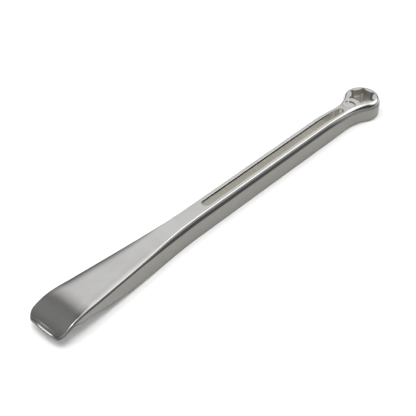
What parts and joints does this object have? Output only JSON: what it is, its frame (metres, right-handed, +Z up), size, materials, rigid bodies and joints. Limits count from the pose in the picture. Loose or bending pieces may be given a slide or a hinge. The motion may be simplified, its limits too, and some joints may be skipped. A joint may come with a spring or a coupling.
{
  "type": "tyre lever with ring spanner",
  "caption": "Forged tyre lever: a flat spoon blade with a curled-down tip at one end, a slotted shank, and a ring spanner with a stepped hexagon at the other.",
  "frame": {"origin": "centre of the length and width, on the plane the tool lies on", "axes": "+X along the tool from the spoon tip to the ring, +Z up through its thickness"},
  "size_m": [0.273, 0.025, 0.0145],
  "materials": {
    "satin_aluminium": "satin"
  },
  "bodies": {
    "root": {"lever_body": "satin_aluminium"}
  },
  "joints": []
}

::::::::::

▶ _BRIEF_
Output the complete data exactly as written.

▶ _EXERCISE RESPONSE_
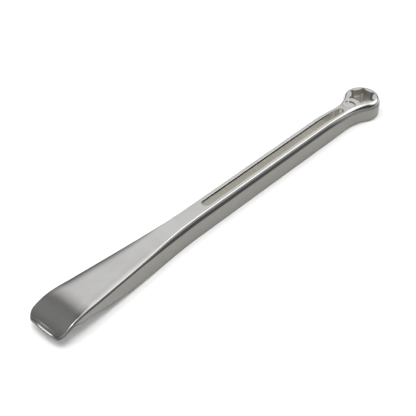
What parts and joints does this object have? Output only JSON: what it is, its frame (metres, right-handed, +Z up), size, materials, rigid bodies and joints. Limits count from the pose in the picture. Loose or bending pieces may be given a slide or a hinge. The motion may be simplified, its limits too, and some joints may be skipped. A joint may come with a spring or a coupling.
{
  "type": "tyre lever with ring spanner",
  "caption": "Forged tyre lever: a flat spoon blade with a curled-down tip at one end, a slotted shank, and a ring spanner with a stepped hexagon at the other.",
  "frame": {"origin": "centre of the length and width, on the plane the tool lies on", "axes": "+X along the tool from the spoon tip to the ring, +Z up through its thickness"},
  "size_m": [0.273, 0.025, 0.0145],
  "materials": {
    "satin_aluminium": "satin"
  },
  "bodies": {
    "root": {"lever_body": "satin_aluminium"}
  },
  "joints": []
}